The Desmond Allen Interviews: Enthralling stories of great Jamaicans
Desmond Allen who received the Order of Distinction for sterling contribution to journalism in the 2014 National Honours and Awards, won the Jamaica Broilers Award for his 2004-2005 Sunday Observer series ‘The Desmond Allen Interviews’. Here are excerpts of some of his most popular stories:
Gary Allen: In a great big hurry to achieve
Gary Allen, clearly, is in a great big hurry. Why else would he, at 39 years of age, have already held down corporate leadership positions that relatively few, including accomplished men twice his age, dare even dream of?
Chief operating officer of the regional Caribbean Media Corporation (CMC), programme operations manager of the Caribbean Broadcasting Union (CBU) and now director of operations at Television Jamaica (TVJ), Allen’s rise has been nothing short of meteoric. And no one has done him any favour.
The story of Gary Hugh Allen, if short on years, is long on substance. With him resides extraordinary tales of little known events behind the birth of CVM Television, locally, and the emergence of the CMC, regionally.
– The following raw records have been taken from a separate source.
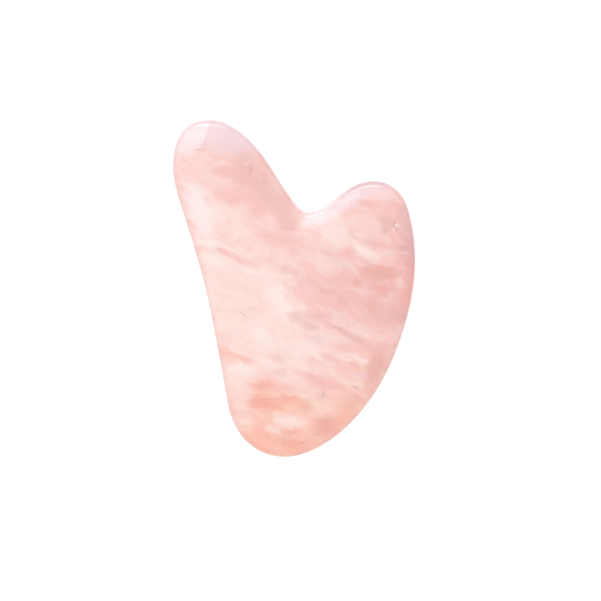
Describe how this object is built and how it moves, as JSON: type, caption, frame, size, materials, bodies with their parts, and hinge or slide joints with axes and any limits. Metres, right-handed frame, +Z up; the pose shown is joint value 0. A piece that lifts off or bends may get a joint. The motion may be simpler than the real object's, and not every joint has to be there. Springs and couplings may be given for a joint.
{
  "type": "gua sha scraper",
  "caption": "Flat heart-shaped massage stone of polished rose quartz: a long and a short lobe with a notch between them, a long flank, a convex sweep, a rounded foot and softly thinned edges.",
  "frame": {"origin": "on the lower face, in the middle of the outline's length and width", "axes": "+Z up through the thickness, +Y along the length towards the long lobe, +X across the stone towards the short lobe"},
  "size_m": [0.054, 0.085, 0.0065],
  "materials": {
    "rose_quartz": "polished"
  },
  "bodies": {
    "root": {"scraper_stone": "rose_quartz"}
  },
  "joints": []
}
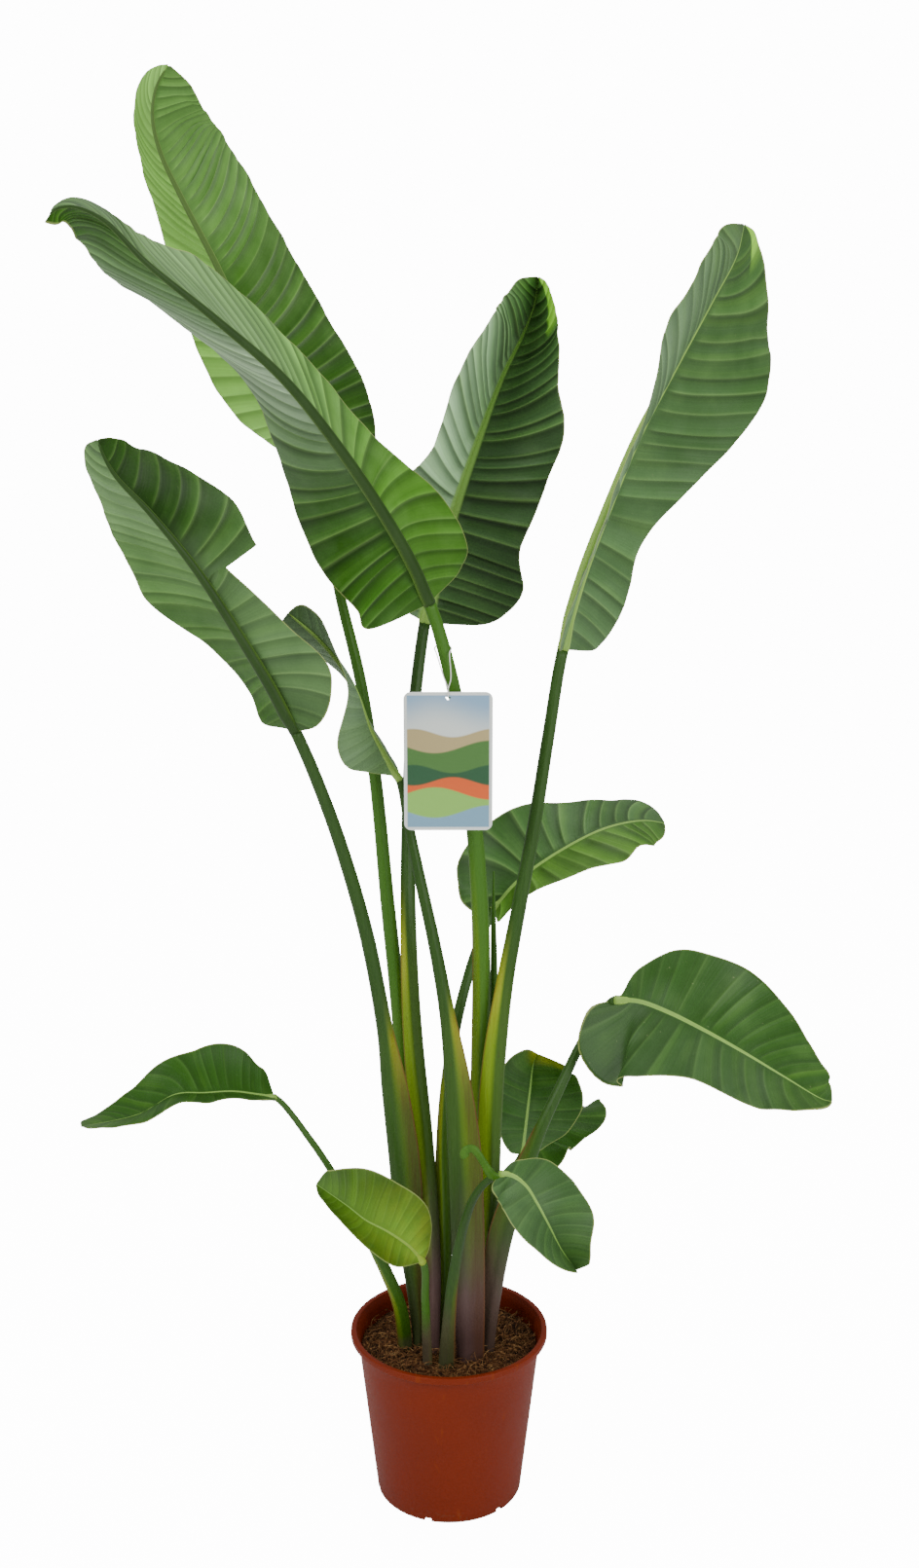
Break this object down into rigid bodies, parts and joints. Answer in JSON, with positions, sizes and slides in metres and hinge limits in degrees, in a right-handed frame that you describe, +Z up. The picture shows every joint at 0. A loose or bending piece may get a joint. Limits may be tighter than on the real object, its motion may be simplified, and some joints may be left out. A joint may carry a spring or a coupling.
{
  "type": "potted bird of paradise",
  "caption": "Tall potted plant with upright sheathing stalks and broad paddle leaves, some torn and drooping, in a tapered plastic nursery pot with a hang tag.",
  "frame": {"origin": "centre of the pot's flat underside, on the surface it stands on", "axes": "+Z up along the pot's axis and the plant's height, +Y away from the side that the tag faces, +X to the right seen from that side"},
  "size_m": [0.8398, 0.5786, 1.6845],
  "materials": {
    "pot_plastic": "satin",
    "potting_mix": "matte",
    "stalk_green": "satin",
    "blade_green": "satin",
    "blade_yellow_green": "satin",
    "spear_green": "satin",
    "tag_card": "gloss",
    "tie_plastic": "satin"
  },
  "bodies": {
    "root": {"pot": "pot_plastic", "soil": "potting_mix", "leaf_top_back_stalk": "stalk_green", "leaf_top_back_blade": "blade_green", "leaf_top_front_stalk": "stalk_green", "leaf_top_front_blade": "blade_green", "leaf_left_torn_stalk": "stalk_green", "leaf_left_torn_blade": "blade_green", "leaf_centre_back_stalk": "stalk_green", "leaf_centre_back_blade": "blade_green", "leaf_right_tall_stalk": "stalk_green", "leaf_right_tall_blade": "blade_green", "leaf_middle_right_stalk": "stalk_green", "leaf_middle_right_blade": "blade_green", "leaf_right_low_stalk": "stalk_green", "leaf_right_low_blade": "blade_green", "leaf_small_round_stalk": "stalk_green", "leaf_small_round_blade": "blade_green", "leaf_small_wavy_stalk": "stalk_green", "leaf_small_wavy_blade": "blade_green", "leaf_front_drooping_stalk": "stalk_green", "leaf_front_drooping_blade": "blade_green", "leaf_front_yellowing_stalk": "stalk_green", "leaf_front_yellowing_blade": "blade_yellow_green", "leaf_left_low_stalk": "stalk_green", "leaf_left_low_blade": "blade_green", "leaf_small_twisted_stalk": "stalk_green", "leaf_small_twisted_blade": "blade_green", "leaf_spear": "spear_green", "hang_tag": "tag_card", "tag_tie": "tie_plastic"}
  },
  "joints": []
}
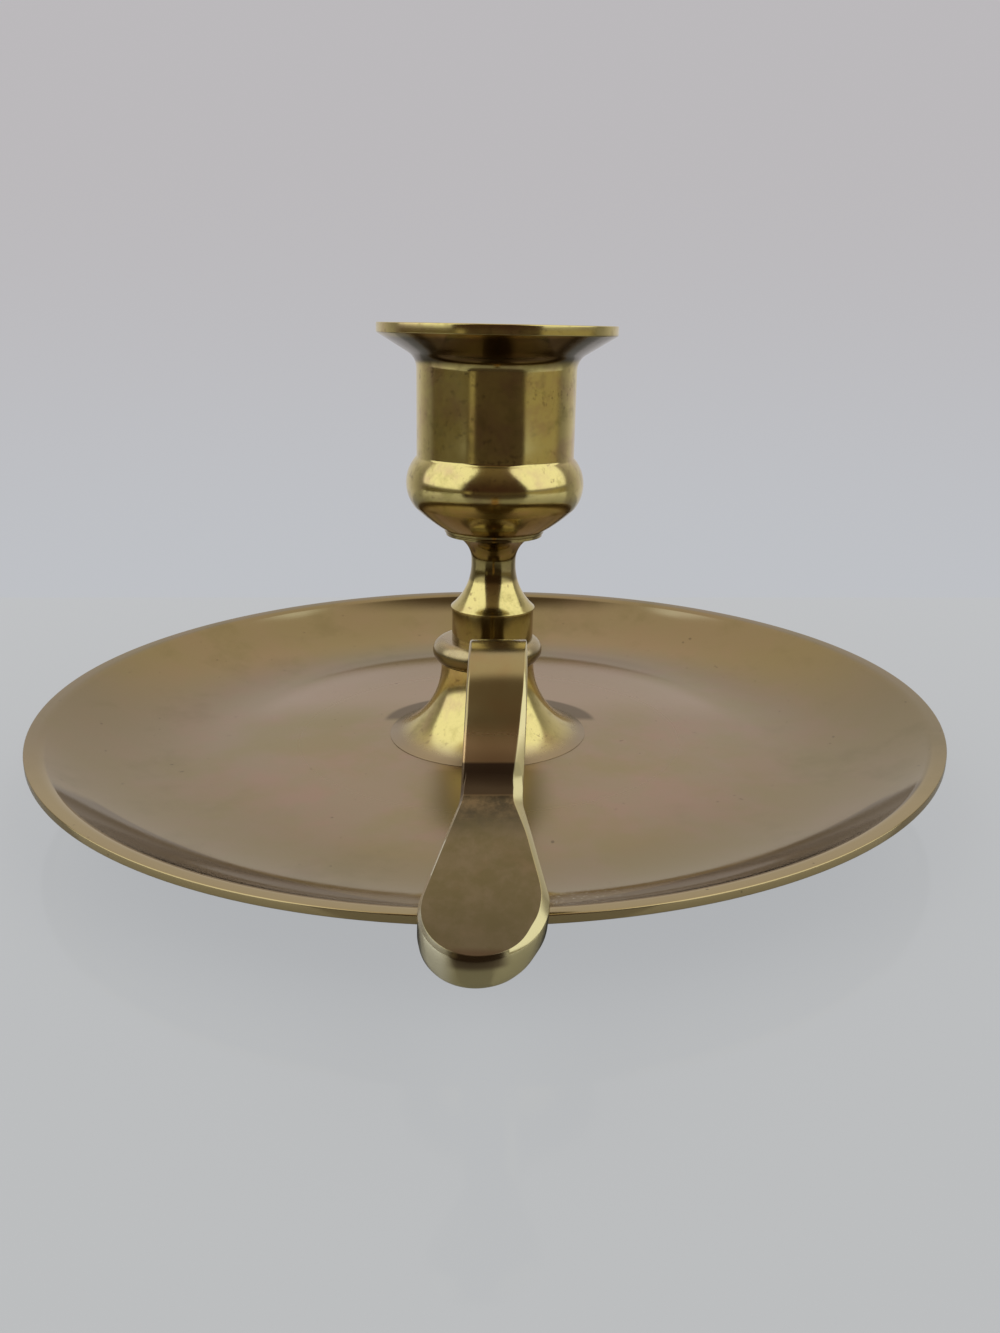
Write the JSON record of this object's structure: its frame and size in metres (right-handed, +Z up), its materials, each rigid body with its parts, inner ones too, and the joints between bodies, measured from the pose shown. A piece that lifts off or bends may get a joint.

He can speak of the painful moments when the Caribbean News Agency (Cana) took its last gasps. He can talk about what it feels like to be locked out of an Olympic Village thousands of miles away from home, with the men and women of his crew looking to him to save their rapidly dying dream of bringing the Olympic Games to the sports-hungry living rooms of the Caribbean.
When Lester Spaulding brought him home from Barbados, it was a return to unwarranted controversy and exaggerated claims that were dramatised in the resignation of a powerful TVJ general manager. And it was a return to a place that helped substantially to set the stage for his superlative growth and development in a profession that in time would hail him as the outstanding journalist of the year.
Gary Allen, out of Change Hill, Carron Hall in St Mary, is a local boy made good and a journalistic success story. But he would have to overcome a humble beginning and vision-impairing myopia, before embarking on his unwavering climb to the dizzying heights from which he can now tell a story of relentless courage.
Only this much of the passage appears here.